In short, the simulator has extra power that the real prover doesn't have.
Suppose Alice wants to prove to me that she is a good sharpshooter. I paint a target on the side of a barn, and make her stand 100m away and shoot it. She hits the bullseye of the target, and I am convinced that she is an excellent sharpshooter.
The "transcript" of this protocol is the permanent record that I take away from the interaction. In this case, it's the side of a barn with a target painted on it, and a bullet hole in the bullseye of the target.
This "protocol" is zero-knowledge because I could have generated the transcript myself. I could have shot a hole in the side of the barn from close range, and then painted a target centered at the hole! When I'm doing this ("simulating" a transcript), I have more power than Alice did during the protocol. I can generate the pieces of the transcript in a different order. I can shoot the barn from closer range than her.
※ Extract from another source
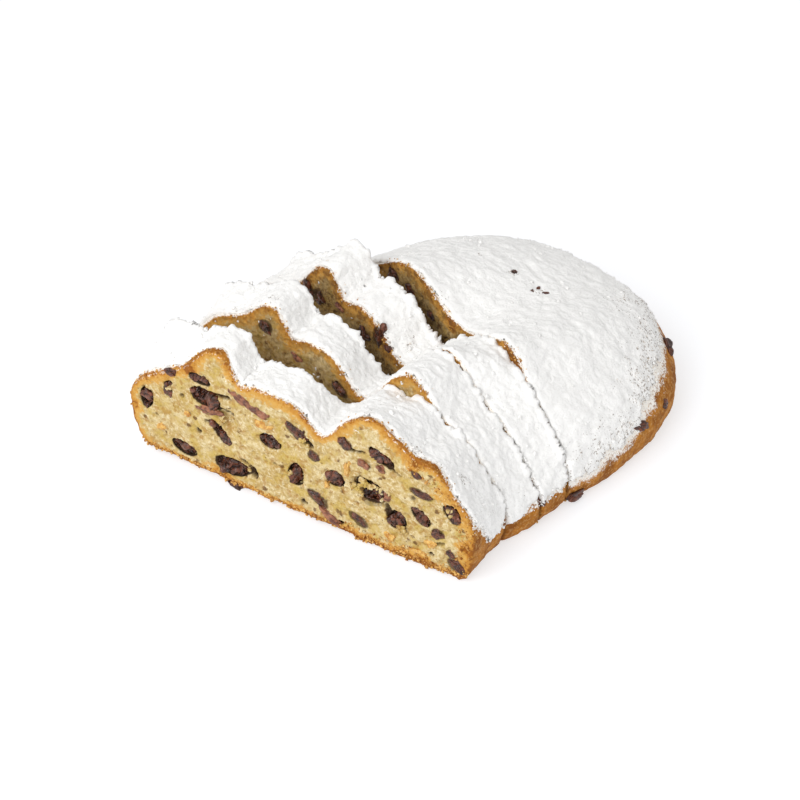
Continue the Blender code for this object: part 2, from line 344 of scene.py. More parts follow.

In cryptographic protocols, the simulator always has more power than the real prover. Sometimes the simulator can generate the parts of the transcript in a different order. Sometimes the simulator can "rewind time" -- so the verifier asks a question, and then we rewind time and start the transcript over, knowing what the verifier is going to ask. Sometimes the simulator literally has more computational power than the real prover. Sometimes the simulator has some extra information that the real prover doesn't have (like a trapdoor to some common reference information used in the proof).